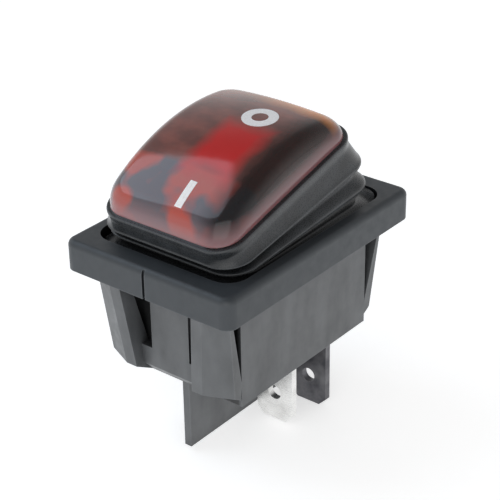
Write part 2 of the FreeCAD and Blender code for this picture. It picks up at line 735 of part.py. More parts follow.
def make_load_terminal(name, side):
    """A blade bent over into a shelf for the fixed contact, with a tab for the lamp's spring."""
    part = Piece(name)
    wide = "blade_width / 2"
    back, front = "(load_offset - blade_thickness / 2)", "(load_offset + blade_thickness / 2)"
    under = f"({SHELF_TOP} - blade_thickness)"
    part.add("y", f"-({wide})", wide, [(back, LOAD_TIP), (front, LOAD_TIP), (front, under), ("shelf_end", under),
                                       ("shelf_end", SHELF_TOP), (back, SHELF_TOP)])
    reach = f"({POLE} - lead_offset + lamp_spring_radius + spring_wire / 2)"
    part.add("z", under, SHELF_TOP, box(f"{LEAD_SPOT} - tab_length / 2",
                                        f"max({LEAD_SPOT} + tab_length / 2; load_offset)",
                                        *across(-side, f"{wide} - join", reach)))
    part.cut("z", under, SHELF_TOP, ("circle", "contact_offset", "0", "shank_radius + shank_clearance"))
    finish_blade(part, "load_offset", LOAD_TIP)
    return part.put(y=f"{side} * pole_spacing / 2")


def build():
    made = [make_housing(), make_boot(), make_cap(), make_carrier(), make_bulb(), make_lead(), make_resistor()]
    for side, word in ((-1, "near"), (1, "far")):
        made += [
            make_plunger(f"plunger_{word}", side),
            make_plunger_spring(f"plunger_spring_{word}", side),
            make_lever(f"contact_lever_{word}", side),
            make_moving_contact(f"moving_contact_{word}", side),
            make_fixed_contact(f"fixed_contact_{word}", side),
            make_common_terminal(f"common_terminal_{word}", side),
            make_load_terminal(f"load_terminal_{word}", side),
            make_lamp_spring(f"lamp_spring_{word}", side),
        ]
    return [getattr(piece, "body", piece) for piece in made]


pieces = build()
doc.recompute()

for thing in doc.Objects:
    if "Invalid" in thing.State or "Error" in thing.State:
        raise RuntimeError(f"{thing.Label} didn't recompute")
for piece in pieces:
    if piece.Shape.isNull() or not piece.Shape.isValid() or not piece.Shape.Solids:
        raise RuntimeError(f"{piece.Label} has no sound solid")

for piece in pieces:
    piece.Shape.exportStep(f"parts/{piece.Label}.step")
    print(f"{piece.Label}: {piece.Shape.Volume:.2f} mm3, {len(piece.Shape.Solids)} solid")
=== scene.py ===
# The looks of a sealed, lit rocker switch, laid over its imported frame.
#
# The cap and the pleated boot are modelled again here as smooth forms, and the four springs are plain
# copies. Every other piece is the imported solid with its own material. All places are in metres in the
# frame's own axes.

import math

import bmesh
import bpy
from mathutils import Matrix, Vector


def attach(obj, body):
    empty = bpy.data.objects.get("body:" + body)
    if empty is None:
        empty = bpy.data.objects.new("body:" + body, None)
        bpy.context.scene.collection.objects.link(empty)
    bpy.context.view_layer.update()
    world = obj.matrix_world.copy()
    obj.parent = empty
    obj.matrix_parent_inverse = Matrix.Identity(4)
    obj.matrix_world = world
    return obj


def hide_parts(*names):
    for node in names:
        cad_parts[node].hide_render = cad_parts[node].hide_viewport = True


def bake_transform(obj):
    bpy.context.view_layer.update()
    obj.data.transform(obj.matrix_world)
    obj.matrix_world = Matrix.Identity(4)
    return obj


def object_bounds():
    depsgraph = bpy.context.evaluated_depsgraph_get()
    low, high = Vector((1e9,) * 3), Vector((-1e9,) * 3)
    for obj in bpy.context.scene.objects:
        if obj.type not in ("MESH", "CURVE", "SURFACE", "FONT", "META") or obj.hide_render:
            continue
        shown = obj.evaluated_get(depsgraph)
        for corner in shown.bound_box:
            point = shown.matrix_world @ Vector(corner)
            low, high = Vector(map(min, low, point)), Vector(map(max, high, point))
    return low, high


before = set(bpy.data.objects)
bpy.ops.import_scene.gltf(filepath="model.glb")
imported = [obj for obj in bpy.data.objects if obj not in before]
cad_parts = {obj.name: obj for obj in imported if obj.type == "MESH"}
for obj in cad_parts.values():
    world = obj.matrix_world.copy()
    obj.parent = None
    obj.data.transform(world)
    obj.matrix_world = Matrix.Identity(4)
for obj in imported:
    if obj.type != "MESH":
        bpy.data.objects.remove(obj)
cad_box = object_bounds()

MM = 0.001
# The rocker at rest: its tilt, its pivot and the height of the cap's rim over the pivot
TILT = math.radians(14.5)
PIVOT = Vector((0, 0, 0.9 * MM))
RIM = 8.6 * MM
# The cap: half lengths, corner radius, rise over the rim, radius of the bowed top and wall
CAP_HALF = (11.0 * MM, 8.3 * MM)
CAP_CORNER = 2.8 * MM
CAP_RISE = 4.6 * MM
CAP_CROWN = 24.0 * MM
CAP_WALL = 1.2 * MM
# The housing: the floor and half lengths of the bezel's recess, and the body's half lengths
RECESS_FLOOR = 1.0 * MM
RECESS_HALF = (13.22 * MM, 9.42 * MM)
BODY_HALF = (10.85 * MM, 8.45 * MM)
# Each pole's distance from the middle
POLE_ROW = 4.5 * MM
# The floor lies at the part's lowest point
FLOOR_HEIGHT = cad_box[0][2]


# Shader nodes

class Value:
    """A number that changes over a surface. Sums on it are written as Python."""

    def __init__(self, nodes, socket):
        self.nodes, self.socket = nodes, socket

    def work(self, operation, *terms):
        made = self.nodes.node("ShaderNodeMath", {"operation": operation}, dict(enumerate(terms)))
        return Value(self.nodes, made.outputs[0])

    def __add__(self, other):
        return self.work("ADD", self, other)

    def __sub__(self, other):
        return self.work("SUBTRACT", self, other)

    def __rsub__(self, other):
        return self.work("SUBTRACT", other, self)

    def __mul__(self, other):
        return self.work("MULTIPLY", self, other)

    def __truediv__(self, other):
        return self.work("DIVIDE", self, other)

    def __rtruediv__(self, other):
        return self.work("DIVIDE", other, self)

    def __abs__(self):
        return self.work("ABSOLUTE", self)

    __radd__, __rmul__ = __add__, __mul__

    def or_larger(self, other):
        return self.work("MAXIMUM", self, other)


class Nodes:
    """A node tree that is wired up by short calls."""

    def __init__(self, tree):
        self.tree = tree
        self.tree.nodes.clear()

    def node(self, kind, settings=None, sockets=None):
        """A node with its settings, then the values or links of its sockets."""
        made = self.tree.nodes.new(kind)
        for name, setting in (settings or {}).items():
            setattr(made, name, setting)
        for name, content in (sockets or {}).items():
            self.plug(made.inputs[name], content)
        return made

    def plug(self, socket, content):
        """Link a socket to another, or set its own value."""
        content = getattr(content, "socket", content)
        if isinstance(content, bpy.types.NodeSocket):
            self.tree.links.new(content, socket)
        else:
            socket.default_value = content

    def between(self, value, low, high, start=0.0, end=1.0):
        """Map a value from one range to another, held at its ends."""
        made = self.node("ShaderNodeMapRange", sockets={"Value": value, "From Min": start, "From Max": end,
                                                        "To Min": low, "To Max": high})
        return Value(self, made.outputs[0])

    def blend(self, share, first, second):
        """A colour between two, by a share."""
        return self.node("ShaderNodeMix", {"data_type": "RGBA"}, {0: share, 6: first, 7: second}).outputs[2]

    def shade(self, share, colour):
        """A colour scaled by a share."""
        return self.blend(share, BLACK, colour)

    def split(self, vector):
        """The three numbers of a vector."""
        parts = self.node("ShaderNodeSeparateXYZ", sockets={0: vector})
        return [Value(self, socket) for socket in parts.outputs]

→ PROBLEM
Write the entire listing out again, word for word.

→ SOLUTION TO THIS TASK
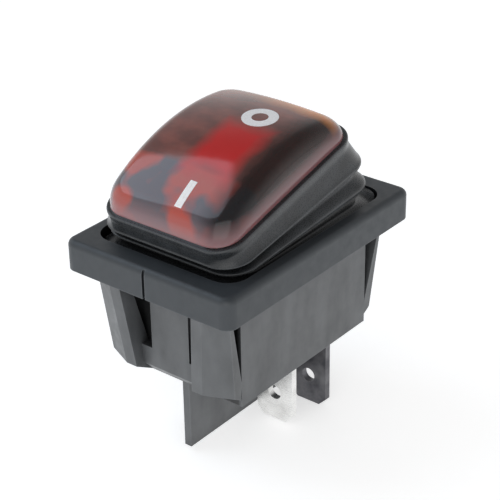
Write part 2 of the FreeCAD and Blender code for this picture. It picks up at line 735 of part.py. More parts follow.
def make_load_terminal(name, side):
    """A blade bent over into a shelf for the fixed contact, with a tab for the lamp's spring."""
    part = Piece(name)
    wide = "blade_width / 2"
    back, front = "(load_offset - blade_thickness / 2)", "(load_offset + blade_thickness / 2)"
    under = f"({SHELF_TOP} - blade_thickness)"
    part.add("y", f"-({wide})", wide, [(back, LOAD_TIP), (front, LOAD_TIP), (front, under), ("shelf_end", under),
                                       ("shelf_end", SHELF_TOP), (back, SHELF_TOP)])
    reach = f"({POLE} - lead_offset + lamp_spring_radius + spring_wire / 2)"
    part.add("z", under, SHELF_TOP, box(f"{LEAD_SPOT} - tab_length / 2",
                                        f"max({LEAD_SPOT} + tab_length / 2; load_offset)",
                                        *across(-side, f"{wide} - join", reach)))
    part.cut("z", under, SHELF_TOP, ("circle", "contact_offset", "0", "shank_radius + shank_clearance"))
    finish_blade(part, "load_offset", LOAD_TIP)
    return part.put(y=f"{side} * pole_spacing / 2")


def build():
    made = [make_housing(), make_boot(), make_cap(), make_carrier(), make_bulb(), make_lead(), make_resistor()]
    for side, word in ((-1, "near"), (1, "far")):
        made += [
            make_plunger(f"plunger_{word}", side),
            make_plunger_spring(f"plunger_spring_{word}", side),
            make_lever(f"contact_lever_{word}", side),
            make_moving_contact(f"moving_contact_{word}", side),
            make_fixed_contact(f"fixed_contact_{word}", side),
            make_common_terminal(f"common_terminal_{word}", side),
            make_load_terminal(f"load_terminal_{word}", side),
            make_lamp_spring(f"lamp_spring_{word}", side),
        ]
    return [getattr(piece, "body", piece) for piece in made]


pieces = build()
doc.recompute()

for thing in doc.Objects:
    if "Invalid" in thing.State or "Error" in thing.State:
        raise RuntimeError(f"{thing.Label} didn't recompute")
for piece in pieces:
    if piece.Shape.isNull() or not piece.Shape.isValid() or not piece.Shape.Solids:
        raise RuntimeError(f"{piece.Label} has no sound solid")

for piece in pieces:
    piece.Shape.exportStep(f"parts/{piece.Label}.step")
    print(f"{piece.Label}: {piece.Shape.Volume:.2f} mm3, {len(piece.Shape.Solids)} solid")
=== scene.py ===
# The looks of a sealed, lit rocker switch, laid over its imported frame.
#
# The cap and the pleated boot are modelled again here as smooth forms, and the four springs are plain
# copies. Every other piece is the imported solid with its own material. All places are in metres in the
# frame's own axes.

import math

import bmesh
import bpy
from mathutils import Matrix, Vector


def attach(obj, body):
    empty = bpy.data.objects.get("body:" + body)
    if empty is None:
        empty = bpy.data.objects.new("body:" + body, None)
        bpy.context.scene.collection.objects.link(empty)
    bpy.context.view_layer.update()
    world = obj.matrix_world.copy()
    obj.parent = empty
    obj.matrix_parent_inverse = Matrix.Identity(4)
    obj.matrix_world = world
    return obj


def hide_parts(*names):
    for node in names:
        cad_parts[node].hide_render = cad_parts[node].hide_viewport = True


def bake_transform(obj):
    bpy.context.view_layer.update()
    obj.data.transform(obj.matrix_world)
    obj.matrix_world = Matrix.Identity(4)
    return obj


def object_bounds():
    depsgraph = bpy.context.evaluated_depsgraph_get()
    low, high = Vector((1e9,) * 3), Vector((-1e9,) * 3)
    for obj in bpy.context.scene.objects:
        if obj.type not in ("MESH", "CURVE", "SURFACE", "FONT", "META") or obj.hide_render:
            continue
        shown = obj.evaluated_get(depsgraph)
        for corner in shown.bound_box:
            point = shown.matrix_world @ Vector(corner)
            low, high = Vector(map(min, low, point)), Vector(map(max, high, point))
    return low, high


before = set(bpy.data.objects)
bpy.ops.import_scene.gltf(filepath="model.glb")
imported = [obj for obj in bpy.data.objects if obj not in before]
cad_parts = {obj.name: obj for obj in imported if obj.type == "MESH"}
for obj in cad_parts.values():
    world = obj.matrix_world.copy()
    obj.parent = None
    obj.data.transform(world)
    obj.matrix_world = Matrix.Identity(4)
for obj in imported:
    if obj.type != "MESH":
        bpy.data.objects.remove(obj)
cad_box = object_bounds()

MM = 0.001
# The rocker at rest: its tilt, its pivot and the height of the cap's rim over the pivot
TILT = math.radians(14.5)
PIVOT = Vector((0, 0, 0.9 * MM))
RIM = 8.6 * MM
# The cap: half lengths, corner radius, rise over the rim, radius of the bowed top and wall
CAP_HALF = (11.0 * MM, 8.3 * MM)
CAP_CORNER = 2.8 * MM
CAP_RISE = 4.6 * MM
CAP_CROWN = 24.0 * MM
CAP_WALL = 1.2 * MM
# The housing: the floor and half lengths of the bezel's recess, and the body's half lengths
RECESS_FLOOR = 1.0 * MM
RECESS_HALF = (13.22 * MM, 9.42 * MM)
BODY_HALF = (10.85 * MM, 8.45 * MM)
# Each pole's distance from the middle
POLE_ROW = 4.5 * MM
# The floor lies at the part's lowest point
FLOOR_HEIGHT = cad_box[0][2]


# Shader nodes

class Value:
    """A number that changes over a surface. Sums on it are written as Python."""

    def __init__(self, nodes, socket):
        self.nodes, self.socket = nodes, socket

    def work(self, operation, *terms):
        made = self.nodes.node("ShaderNodeMath", {"operation": operation}, dict(enumerate(terms)))
        return Value(self.nodes, made.outputs[0])

    def __add__(self, other):
        return self.work("ADD", self, other)

    def __sub__(self, other):
        return self.work("SUBTRACT", self, other)

    def __rsub__(self, other):
        return self.work("SUBTRACT", other, self)

    def __mul__(self, other):
        return self.work("MULTIPLY", self, other)

    def __truediv__(self, other):
        return self.work("DIVIDE", self, other)

    def __rtruediv__(self, other):
        return self.work("DIVIDE", other, self)

    def __abs__(self):
        return self.work("ABSOLUTE", self)

    __radd__, __rmul__ = __add__, __mul__

    def or_larger(self, other):
        return self.work("MAXIMUM", self, other)


class Nodes:
    """A node tree that is wired up by short calls."""

    def __init__(self, tree):
        self.tree = tree
        self.tree.nodes.clear()

    def node(self, kind, settings=None, sockets=None):
        """A node with its settings, then the values or links of its sockets."""
        made = self.tree.nodes.new(kind)
        for name, setting in (settings or {}).items():
            setattr(made, name, setting)
        for name, content in (sockets or {}).items():
            self.plug(made.inputs[name], content)
        return made

    def plug(self, socket, content):
        """Link a socket to another, or set its own value."""
        content = getattr(content, "socket", content)
        if isinstance(content, bpy.types.NodeSocket):
            self.tree.links.new(content, socket)
        else:
            socket.default_value = content

    def between(self, value, low, high, start=0.0, end=1.0):
        """Map a value from one range to another, held at its ends."""
        made = self.node("ShaderNodeMapRange", sockets={"Value": value, "From Min": start, "From Max": end,
                                                        "To Min": low, "To Max": high})
        return Value(self, made.outputs[0])

    def blend(self, share, first, second):
        """A colour between two, by a share."""
        return self.node("ShaderNodeMix", {"data_type": "RGBA"}, {0: share, 6: first, 7: second}).outputs[2]

    def shade(self, share, colour):
        """A colour scaled by a share."""
        return self.blend(share, BLACK, colour)

    def split(self, vector):
        """The three numbers of a vector."""
        parts = self.node("ShaderNodeSeparateXYZ", sockets={0: vector})
        return [Value(self, socket) for socket in parts.outputs]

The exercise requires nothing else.